AT HOME IN FEZ
We have forgotten the rudeness of our welcome; we have shut out the grim, hostile city; we are at last at home in Fez. We are as safe as if shut up in jail. In fact, like all foreign visitors, we, too, must record among our sensations that of being prisoners while within the walls of Fez; but we are very willing prisoners, and when the hour of dinner is announced, we cheerfully climb the tiny spiral stairway to our roomy cell, and with this first meal begin the routine of our daily home life in the Sultan's city.
WILLING PRISONERS
HAJ'S CUISINE
THE JEWISH MAID-OF-ALL-WORK
We have simply pitched camp in the great upper chamber of the house, spread out the rugs, set up the beds, the chairs, and tables, and made ourselves as comfortable as possible. The windows are merely huge openings in the wall, unglazed, with metal bars and heavy wooden shutters. The floor is neatly tiled, the walls are whitewashed, and the ceiling is of wood. Our five attendants have taken possession of the lower floor. There also Haj has installed his little cuisine, and is industriously encouraging a tiny charcoal fire with a fan. Sitting near, intently observing his culinary operations, is a young Jewish woman, who brought a recommendation from the British Vice-Consul, and was engaged to act as maid-of-all-work, to help five helpless men to bring order and comfort out of the chaos that reigns here on the day of our arrival. That she does not lack for occupation is proved by the aspect presented by our courtyard during the painful period of installation in our exquisite Moorish home. Pack-baskets, bedding, blankets, furniture, and dishes had been dumped there in confusion; but through the efforts of our Hebrew housekeeper, all things are quickly put to rights, the court resumes its wonted air of Oriental languor, the little fountain sings on its uninterrupted song, and the atmosphere of romance once more envelopes house and court and garden.
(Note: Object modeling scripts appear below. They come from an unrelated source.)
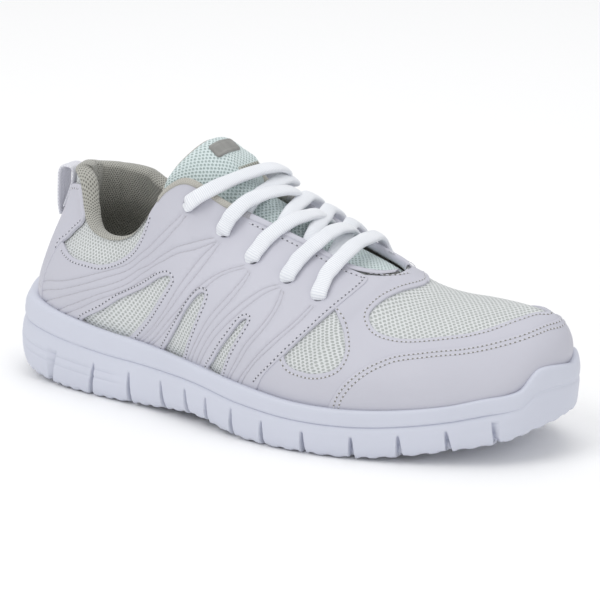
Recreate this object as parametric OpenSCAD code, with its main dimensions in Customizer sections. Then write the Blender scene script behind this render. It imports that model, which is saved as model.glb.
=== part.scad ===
// Cheer shoe for the right foot: a foam sole in two halves that bend at the ball,
// a mesh upper under smooth overlays, a padded collar and tongue, and laced eyestays.
// Toe points to +X, the outer (lateral) side is -Y and the ground is Z = 0.

/* [Size] */
// Length of the sole from heel to toe
sole_length = 284; // [250:1:300]
// Width of the sole across the ball
sole_width = 105; // [95:1:112]
// Height of the collar at the heel
collar_height = 95; // [88:1:100]

/* [Layers] */
// Thickness of the smooth overlays
overlay_t = 1.0; // [0.8:0.1:1.2]
// Thickness of the mesh that carries the upper
mesh_t = 1.25; // [1:0.05:1.5]
// Depth of the padding at the collar
padding = 6; // [4:0.5:7]
// Thickness of the loose insole
insole_t = 4; // [3:0.5:5]
// Thickness of the tread under the foam
tread_t = 2; // [1.5:0.1:2]

/* [Laces] */
// Width of the flat lace
lace_w = 6; // [5:0.5:7]
// Thickness of the flat lace
lace_t = 2.6; // [2:0.1:3]

/* [Hidden] */

// Scale of the drawn outline against the driving sizes
kx = sole_length / 284;
ky = sole_width / 105;
kz = collar_height / 95;
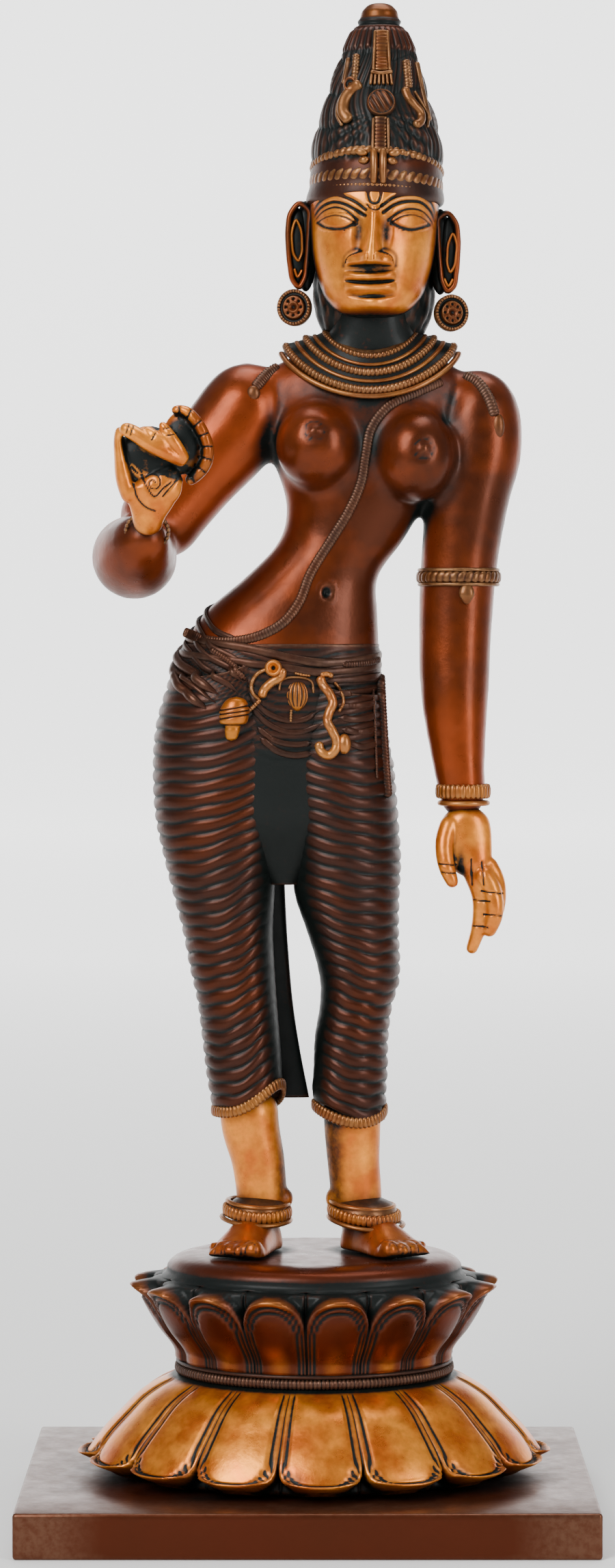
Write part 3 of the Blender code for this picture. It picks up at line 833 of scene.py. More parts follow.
def head_surface(u, v):
    """The head as one sheet, with more columns at the face than behind."""
    turn = 2 * np.pi * (u - 0.5)
    angle = turn - 0.62 * np.sin(turn)
    cx, cy, half_width, half_depth, z = along(HEAD, v)
    x = cx + half_width * np.sin(angle)
    y = cy - half_depth * np.cos(angle)
    face = smoothstep(0.15, 0.5, np.cos(angle))
    xc = x - (21.8 - 1.3 * np.exp(-(((z - 328) / 12) ** 2)))
    lift = np.zeros(len(x))
    patina_and_shade = np.zeros(len(x))
    # Sockets, then the lids and the incised lines
    for lines, middle in zip(EYES, (9.4, 34.4)):
        socket = np.hypot((x - middle) / 9.5, (z - 346.4) / 6.5)
        lift -= 1.3 * bell(socket, 1.25)
        ball = np.hypot((x - middle) / 6.9, (z - 344.6) / 3.1)
        lift += 1.7 * np.sqrt(np.clip(1 - ball**2, 0, 1))
        lid = np.hypot((x - middle) / 7.6, (z - 347.2) / 2.6)
        lift += 0.7 * bell(lid, 1.2)
        middle_line = [((a + c) / 2, (b + d) / 2) for (a, b), (c, d) in zip(lines["brow_top"], lines["brow_low"])]
        lift += 0.55 * bell(from_line(x, z, middle_line), 1.5)
        inward, dark = scored(x, z, [
            (lines["brow_top"], 0.95, 0.75, 1.1),
            (lines["brow_low"], 0.85, 0.75, 1.1),
            (lines["lid_top"], 0.75, 0.5, 0.75),
            (lines["eye_top"], 0.5, 0.4, 1.1),
            (lines["eye_low"], 0.95, 0.7, 1.2),
        ])
        lift -= inward
        patina_and_shade += dark
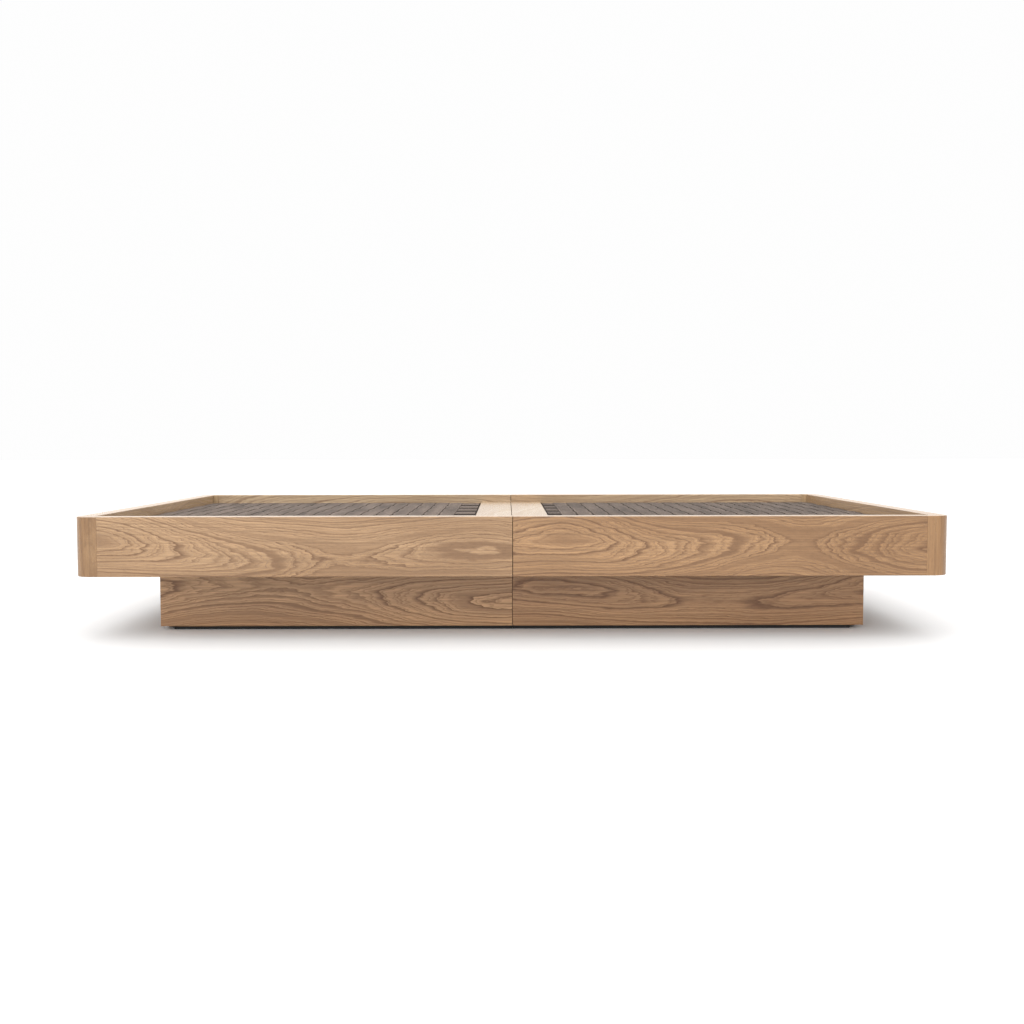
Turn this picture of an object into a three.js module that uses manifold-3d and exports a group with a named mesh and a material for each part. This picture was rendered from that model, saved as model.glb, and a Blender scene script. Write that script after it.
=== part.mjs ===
// A low platform bed in oak, made as two halves that meet at mid-length.
//
// Each half is a tray on a plinth. The tray's rails stand above a deck of woven
// webbing and hold the mattress in a shallow recess. The plinth is set back
// under the tray and stands on thin black base strips. Two hand-turned knob
// screws and two dowels hold the halves together.
//
// Units are millimetres and +Z is up. The origin is on the floor under the
// centre of the bed, X runs along its length, and its front long side faces -Y.

import * as THREE from 'three';
import { mergeVertices } from 'three/addons/utils/BufferGeometryUtils.js';
import Module from 'manifold-3d';

const wasm = await Module();
wasm.setup();

// ---- Driving dimensions ----

// The mattress and the recess that holds it
const mattressLength = 2000;
const mattressWidth = 1100;
const mattressClearance = 18; // between the mattress and the rails, all round
const recessDepth = 25; // from the rim down to the webbing

// The tray's rails and corner posts
const railThickness = 40;
const railHeight = 145;
const cornerArm = 58; // how far a corner post reaches along each rail
const cornerRadius = 38;
const edgeChamfer = 1.5;

// The plinth under the tray
const plinthRecess = 160; // set back from the tray, all round
const plinthHeight = 145;
const plinthThickness = 30;
const baseHeight = 9;
const baseWidth = 16;
const baseSetback = 7; // from the plinth's outer face
const baseEndSetback = 32; // from the plinth's corners

// The seam between the halves
const seamGap = 1.5; // between the visible ends of the two halves
const touchGap = 0.3; // between pieces that rest on or butt against each other

// The deck
const webbingThickness = 5; // two layers of strap where they cross
const webbingMargin = 2; // round the webbing
const centreBoardWidth = 100;
const centreBoardThickness = 18;

// The battens under the deck
const centreRailThickness = 36;
const cleatWidth = 30;
const cleatHeight = 45;
const bearerWidth = 70;
const bearerHeight = 60;
const bearerRebate = 21; // the width of the ledge that the centre board lies on
const joistWidth = 40;
const joistHeight = 60;
const joistInset = 2; // of the outer joist from the plinth's end face
const middleJoistPlace = 450; // its centre, from the seam
const battenChamfer = 1;

// The hardware that joins the halves
const screwRadius = 4;
const screwReach = 25; // of its tip past the seam
const screwClearance = 0.5;
const screwHeight = 26; // of its axis above the tray's underside
const insertRadius = 6.5;
const insertLength = 26;
const knobRadius = 20; // to the middle of its lobes
const knobLobe = 2; // how far the lobes swell out and in
const knobLobes = 6;
const knobThickness = 14;
const collarRadius = 9;
const collarLength = 6;
const dowelRadius = 5;
const dowelReach = 18; // into each half
const dowelClearance = 0.3;
const dowelPlace = 300; // from the bed's long centreline
const dowelHeight = 52; // of its axis above the tray's underside

// ---- Values that follow from them ----

const recessLength = mattressLength + 2 * mattressClearance;
const recessWidth = mattressWidth + 2 * mattressClearance;
const trayLength = recessLength + 2 * railThickness;
const trayWidth = recessWidth + 2 * railThickness;
const halfLength = trayLength / 2;
const halfWidth = trayWidth / 2;
const innerLength = recessLength / 2;
const innerWidth = recessWidth / 2;

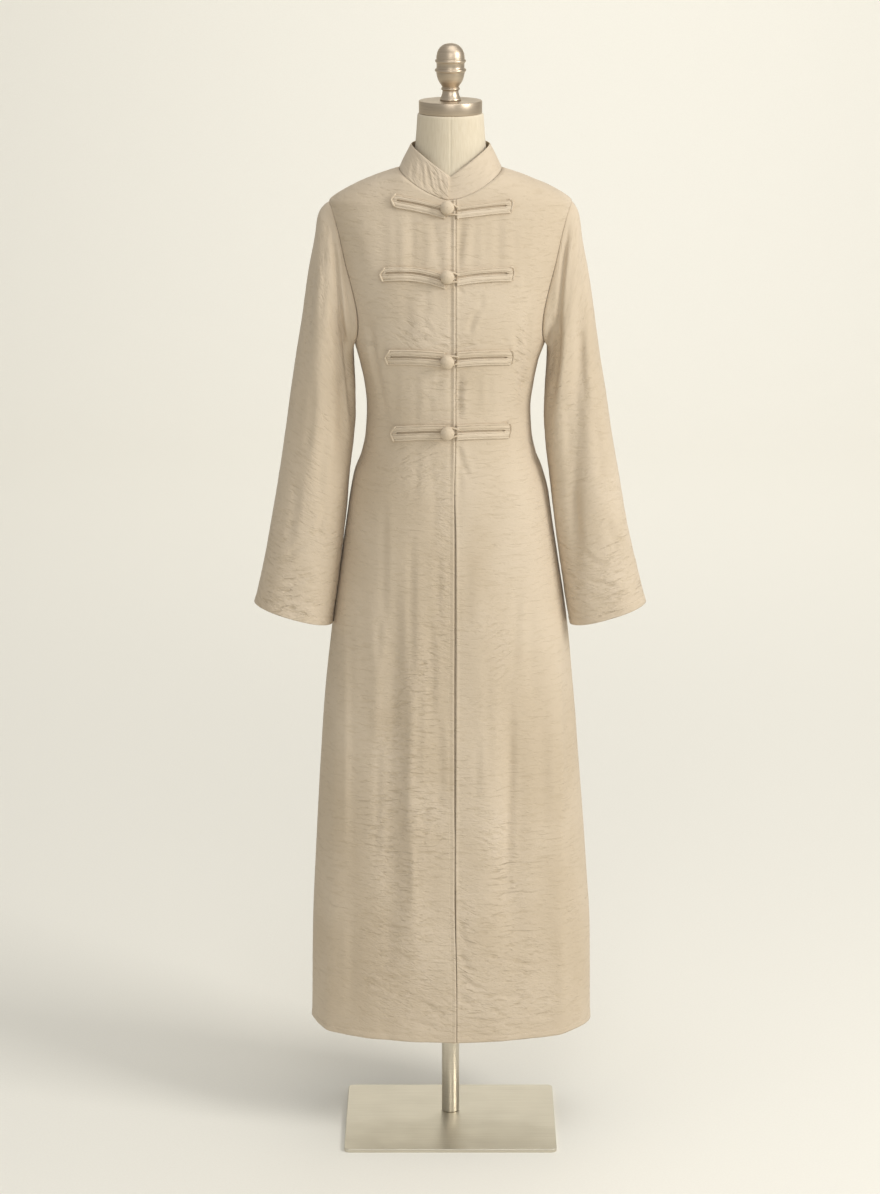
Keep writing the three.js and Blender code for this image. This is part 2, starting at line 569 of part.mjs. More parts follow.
// One folded strip: an upper leg, a mitred turn at the outer end and a lower leg. The slot
// between them is a slow curve through its heights at the opening, halfway and at the tip.
function frogGeometry(mesh, innerX, tipX, slot, legs, mitre) {
  const away = Math.sign(tipX - innerX);
  const cornerX = tipX - away * mitre;
  const slotX = tipX - away * (mitre + SLOT_FROM_MITRE);
  const slotEndX = slotX + away * SLOT_POINT;
  const curve = new THREE.QuadraticBezierCurve(
    new THREE.Vector2(innerX, slot.in),
    new THREE.Vector2((innerX + tipX) / 2, 2 * slot.mid - (slot.in + slot.end) / 2),
    new THREE.Vector2(tipX, slot.end),
  );
  const middle = (x) => curve.getPoint((x - innerX) / (tipX - innerX)).y;
  const stations = [];
  for (const leg of [1, -1]) {
    const reach = (leg > 0 ? legs.upper : legs.lower) + STRIP_PARTING / 2;
    const line = [];
    for (let i = 0; i <= STRIP_STATIONS; i += 1) {
      const share = i / STRIP_STATIONS;
      const outerX = THREE.MathUtils.lerp(innerX, cornerX, share);
      const insideX = THREE.MathUtils.lerp(innerX, slotX, share);
      line.push([
        [outerX, middle(outerX) + leg * reach],
        [insideX, middle(insideX) + (leg * STRIP_PARTING) / 2],
      ]);
    }
    if (leg > 0) stations.push(...line, [[tipX, middle(tipX)], [slotEndX, middle(slotX)]]);
    else stations.push(...line.reverse());
  }
  const positions = [];
  for (const [outer, inner] of stations) {
    for (const [[x, height], lift] of [
      [outer, LIFT], [outer, LIFT + STRIP_HEIGHT], [inner, LIFT + STRIP_HEIGHT], [inner, LIFT],
    ]) {
      const { point, normal } = onFront(mesh, x, height);
      positions.push(...point.addScaledVector(normal, lift).toArray());
    }
  }
  const faces = [];
  const quad = (a, b, c, d) => {
    faces.push(...(away < 0 ? [a, c, b, a, d, c] : [a, b, c, a, c, d]));
  };
  for (let i = 0; i < stations.length - 1; i += 1) {
    for (let k = 0; k < 4; k += 1) {
      const next = (k + 1) % 4;
      quad(4 * i + k, 4 * i + next, 4 * i + 4 + next, 4 * i + 4 + k);
    }
  }
  const end = 4 * (stations.length - 1);
  quad(0, 3, 2, 1);
  quad(end, end + 1, end + 2, end + 3);
  const geometry = new THREE.BufferGeometry();
  geometry.setAttribute('position', new THREE.Float32BufferAttribute(positions, 3));
  geometry.setIndex(faces);
  geometry.computeVertexNormals();
  return geometry;
}

// A covered ball button, turned round an axis that points out of the chest.
const BUTTON_SIDES = 16;
const BUTTON_STEPS = 7;

function buttonGeometry() {
  const points = [new THREE.Vector2(0, 0)];
  for (let i = 1; i < BUTTON_STEPS; i += 1) {
    const turn = (Math.PI * i) / BUTTON_STEPS;
    const height = (BUTTON_HEIGHT * (1 - Math.cos(turn))) / 2;
    points.push(new THREE.Vector2(BUTTON_RADIUS * Math.sin(turn), height));
  }
  points.push(new THREE.Vector2(0, BUTTON_HEIGHT));
  return new THREE.LatheGeometry(points, BUTTON_SIDES);
}

model.updateMatrixWorld(true);
FROGS.forEach((frog, i) => {
  const number = i + 1;
  const { buttonSide, loopSide } = TIP_MITRE;
  const right = { in: frog.inRight, mid: frog.midRight, end: frog.endRight };
  const left = { in: frog.inLeft, mid: frog.midLeft, end: frog.endLeft };
  const startX = LEGS_END_UNDER_BUTTON_X;
  const strips = frogGeometry(frontRight, startX, frog.tipRight, right, frog, buttonSide);
  const loop = frogGeometry(frontLeft, LOOP_STARTS_X, frog.tipLeft, left, frog, loopSide);
  add(`frog_button_side_${number}`, strips, TRIM);
  add(`frog_loop_side_${number}`, loop, TRIM);
  const { point, normal } = onFront(frontRight, BUTTON_X, frog.z);
  const button = add(`button_${number}`, buttonGeometry(), TRIM);
  button.quaternion.setFromUnitVectors(new THREE.Vector3(0, 1, 0), normal);
  button.position.copy(point.addScaledVector(normal, LIFT + STRIP_HEIGHT + BUTTON_SEAT));
});

// Dress form: one smooth closed body from its underside to the top of its neck.
function formGeometry() {
  const positions = [0, 0, FORM[0].z];
  for (const { z } of FORM) {
    for (let i = 0; i < FORM_SIDES; i += 1) {
      positions.push(...sectionPoint(form, (2 * Math.PI * i) / FORM_SIDES, z).toArray());
    }
  }
  const top = FORM.at(-1).z;
  positions.push(0, 0, top);
  const last = positions.length / 3 - 1;
  const at = (row, i) => 1 + row * FORM_SIDES + (i % FORM_SIDES);
  const faces = [];
  for (let i = 0; i < FORM_SIDES; i += 1) {
    faces.push(0, at(0, i + 1), at(0, i));
    faces.push(last, at(FORM.length - 1, i), at(FORM.length - 1, i + 1));
    for (let r = 0; r < FORM.length - 1; r += 1) {
      faces.push(at(r, i), at(r, i + 1), at(r + 1, i + 1));
      faces.push(at(r, i), at(r + 1, i + 1), at(r + 1, i));
    }
  }
  const geometry = new THREE.BufferGeometry();
  geometry.setAttribute('position', new THREE.Float32BufferAttribute(positions, 3));
  geometry.setIndex(faces);
  geometry.computeVertexNormals();
  return geometry;
}
add('dress_form', formGeometry(), CANVAS);

// Turned metal: the profile is a list of radius and height, and is turned round the pole's axis.
function turned(profile) {
  const points = profile.map(([radius, z]) => new THREE.Vector2(radius, z));
  return new THREE.LatheGeometry(points, TURNED_SIDES).rotateX(Math.PI / 2);
}

add('neck_cap', turned([
  [0, CAP.low],
  [CAP.radius - CAP.edge, CAP.low],
  [CAP.radius, CAP.low + CAP.edge],
  [CAP.radius, CAP.high - CAP.edge],
  [CAP.radius - CAP.edge, CAP.high],
  [0, CAP.high],
]), NICKEL);

// Finial: a flared foot, a thin waist, a bowl, two raised bands and an egg-shaped dome.
const FINIAL = table('radius z', [
  [0, 1696], [16.3, 1696], [16.3, 1698.5], [14.2, 1702], [12.4, 1707], [12.2, 1711], [14, 1714.5],
  [14.6, 1719], [18.6, 1724], [21.2, 1733], [22.3, 1738.5], [23.8, 1740], [23.8, 1744],
  [22.3, 1745.5], [22.2, 1753], [23.2, 1754.3], [23.2, 1758], [22.2, 1759.3], [21.6, 1765],
  [19.6, 1771], [16.2, 1776.3], [10.8, 1780.6], [5, 1782.6], [0, 1783],
]);
add('finial', turned(FINIAL.map(({ radius, z }) => [radius, z])), NICKEL);

// Stand
const poleLow = PLATE.thickness + SEAM_GAP;
const poleHigh = FORM[0].z - SEAM_GAP;
const poleProfile = [[0, poleLow], [POLE_RADIUS, poleLow], [POLE_RADIUS, poleHigh], [0, poleHigh]];
add('pole', turned(poleProfile), STEEL);

function plateGeometry() {
  const x = PLATE.width / 2;
  const y = PLATE.depth / 2;
  const r = PLATE.corner;
  const outline = new THREE.Shape();
  outline.moveTo(-x + r, -y);
  outline.lineTo(x - r, -y);
  outline.absarc(x - r, -y + r, r, -Math.PI / 2, 0);
  outline.lineTo(x, y - r);
  outline.absarc(x - r, y - r, r, 0, Math.PI / 2);
  outline.lineTo(-x + r, y);
  outline.absarc(-x + r, y - r, r, Math.PI / 2, Math.PI);
  outline.lineTo(-x, -y + r);
  outline.absarc(-x + r, -y + r, r, Math.PI, 1.5 * Math.PI);
  return new THREE.ExtrudeGeometry(outline, {
    depth: PLATE.thickness, bevelEnabled: false, curveSegments: 5,
  });
}
const plate = add('base_plate', plateGeometry(), STEEL);
plate.position.y = PLATE.middleY;

export default model;
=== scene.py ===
# %% [markdown]
# # A crinkled abaya on a dress form
# The object is a long front-closing garment of crinkled cloth with a stand collar, four frog
# closures and covered ball buttons. It hangs on a limbless dress form with a turned metal finial,
# and the form stands on a steel pole and plate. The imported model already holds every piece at
# its real size as a plain wall or solid, so this lesson keeps the places and gives each piece its
# cloth, creases, stitches or metal. It starts by loading that model as a fixed frame.

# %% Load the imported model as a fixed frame
import math

import bmesh
import bpy
import numpy as np
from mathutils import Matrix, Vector
from mathutils.bvhtree import BVHTree


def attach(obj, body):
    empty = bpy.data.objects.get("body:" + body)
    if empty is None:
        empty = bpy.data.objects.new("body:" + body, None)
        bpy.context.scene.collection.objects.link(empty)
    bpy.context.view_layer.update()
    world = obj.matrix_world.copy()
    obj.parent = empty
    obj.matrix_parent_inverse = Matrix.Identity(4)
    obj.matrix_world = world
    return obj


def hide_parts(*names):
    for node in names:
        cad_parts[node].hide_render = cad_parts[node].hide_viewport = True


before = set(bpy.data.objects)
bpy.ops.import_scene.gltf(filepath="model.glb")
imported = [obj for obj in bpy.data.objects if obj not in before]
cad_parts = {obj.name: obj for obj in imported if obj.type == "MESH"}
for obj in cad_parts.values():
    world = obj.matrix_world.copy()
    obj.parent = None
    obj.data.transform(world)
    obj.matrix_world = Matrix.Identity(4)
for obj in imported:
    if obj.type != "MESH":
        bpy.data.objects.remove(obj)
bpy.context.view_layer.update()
MM = 0.001  # the tables below are in millimetres, and Blender's scene is in metres

# %% [markdown]
# ## Building blocks for materials
# A shader graph is a list of nodes and links, so one helper that adds a node with its settings
# and links keeps each material short. Colours are written as the sRGB hex values that a colour
# picker shows, and one function turns them to the linear values that shaders work in.

# %% Helpers for materials
def linear(hex_colour):
    channels = [int(hex_colour[i:i + 2], 16) / 255 for i in (1, 3, 5)]
    return tuple(((c + 0.055) / 1.055) ** 2.4 if c > 0.04045 else c / 12.92 for c in channels) + (1.0,)


def add_node(tree, kind, settings=None, links=None):
    """Adds a shader node. Settings name its properties or inputs, and links say what feeds an input."""
    node = tree.nodes.new("ShaderNode" + kind)
    for name, value in (settings or {}).items():
        if isinstance(name, str) and hasattr(node, name):
            setattr(node, name, value)
        else:
            node.inputs[name].default_value = value
    for name, socket in (links or {}).items():
        tree.links.new(socket, node.inputs[name])
    return node


def new_material(name):
    """An empty material, ready for a surface."""
    material = bpy.data.materials.new(name)
    material.use_nodes = True
    material.node_tree.nodes.clear()
    return material, material.node_tree


def finish_material(tree, surface):
    add_node(tree, "OutputMaterial", links={"Surface": surface.outputs[0]})


def colour_ramp(tree, value, stops):
    """Turns a value into a colour through (place, hex colour) stops."""
    ramp = add_node(tree, "ValToRGB", links={"Fac": value})
    elements = ramp.color_ramp.elements
    for element, (place, colour) in zip(elements, (stops[0], stops[-1])):
        element.position = place
        element.color = linear(colour)
    for place, colour in stops[1:-1]:
        elements.new(place).color = linear(colour)
    return ramp.outputs["Color"]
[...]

To fill our cup of happiness, a messenger arrived, bringing a bulky packet of letters from America; for a courier of the British consul, who left Tangier one week after our departure, has arrived in Fez the day of our arrival, having run on foot the entire way, one hundred and seventy miles in four days' time; while we, encumbered with a baggage caravan, have been eleven days upon the way.